§ Task
Collect all lines from the listing that include the string "piece".

§ Data listing
>>>

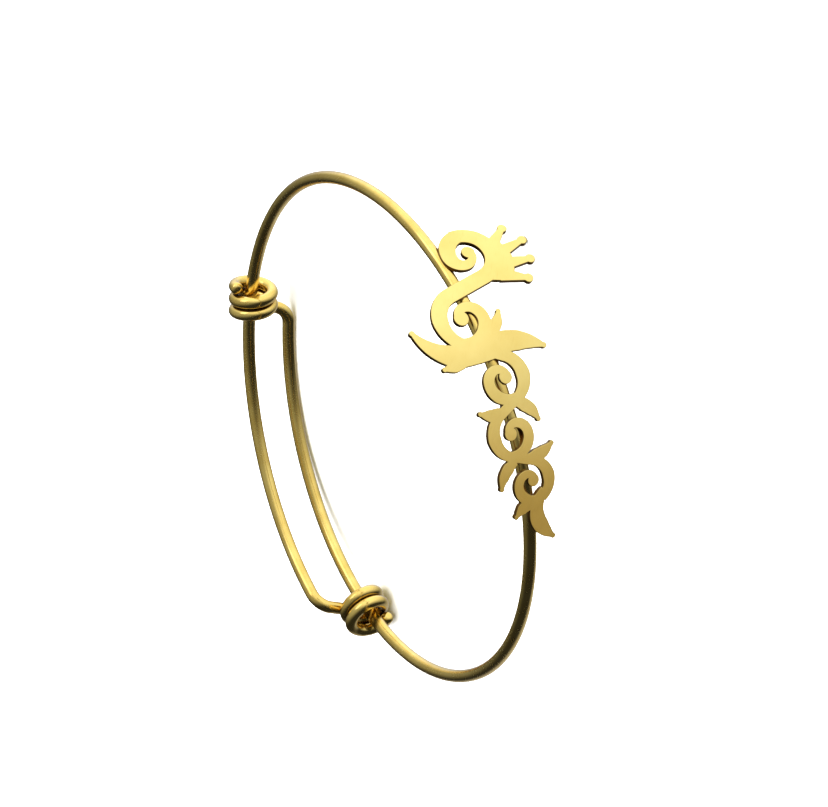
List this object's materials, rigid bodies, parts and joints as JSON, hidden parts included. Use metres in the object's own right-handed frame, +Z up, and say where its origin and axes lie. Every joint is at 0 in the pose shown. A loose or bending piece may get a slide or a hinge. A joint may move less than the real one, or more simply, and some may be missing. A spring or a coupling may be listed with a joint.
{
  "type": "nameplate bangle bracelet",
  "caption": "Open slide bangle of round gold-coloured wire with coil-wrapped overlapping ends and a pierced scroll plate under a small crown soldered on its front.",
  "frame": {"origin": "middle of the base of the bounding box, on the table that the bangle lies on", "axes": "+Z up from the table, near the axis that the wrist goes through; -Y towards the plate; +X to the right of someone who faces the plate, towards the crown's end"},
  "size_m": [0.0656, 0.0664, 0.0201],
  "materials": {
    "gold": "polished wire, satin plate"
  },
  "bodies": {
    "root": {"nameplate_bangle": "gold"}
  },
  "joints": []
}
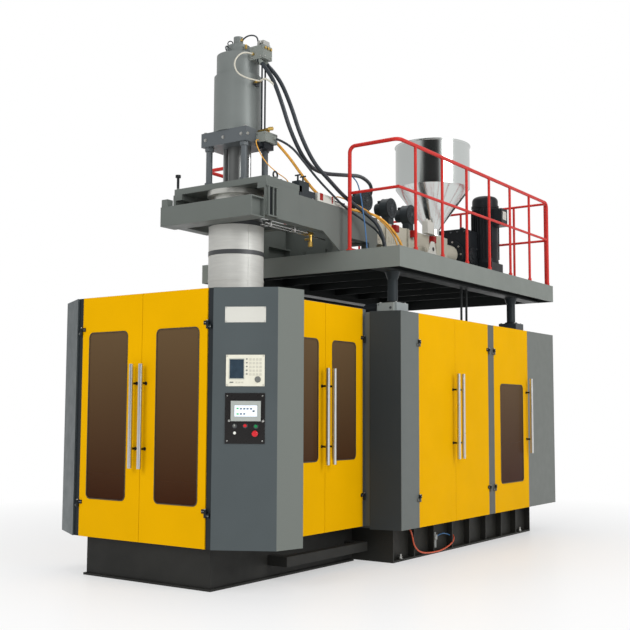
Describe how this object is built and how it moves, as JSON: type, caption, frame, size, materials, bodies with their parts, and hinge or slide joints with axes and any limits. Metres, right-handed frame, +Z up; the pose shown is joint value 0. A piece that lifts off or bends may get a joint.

<<<

§ Correct response
List this object's materials, rigid bodies, parts and joints as JSON, hidden parts included. Use metres in the object's own right-handed frame, +Z up, and say where its origin and axes lie. Every joint is at 0 in the pose shown. A loose or bending piece may get a slide or a hinge. A joint may move less than the real one, or more simply, and some may be missing. A spring or a coupling may be listed with a joint.
Describe how this object is built and how it moves, as JSON: type, caption, frame, size, materials, bodies with their parts, and hinge or slide joints with axes and any limits. Metres, right-handed frame, +Z up; the pose shown is joint value 0. A piece that lifts off or bends may get a joint.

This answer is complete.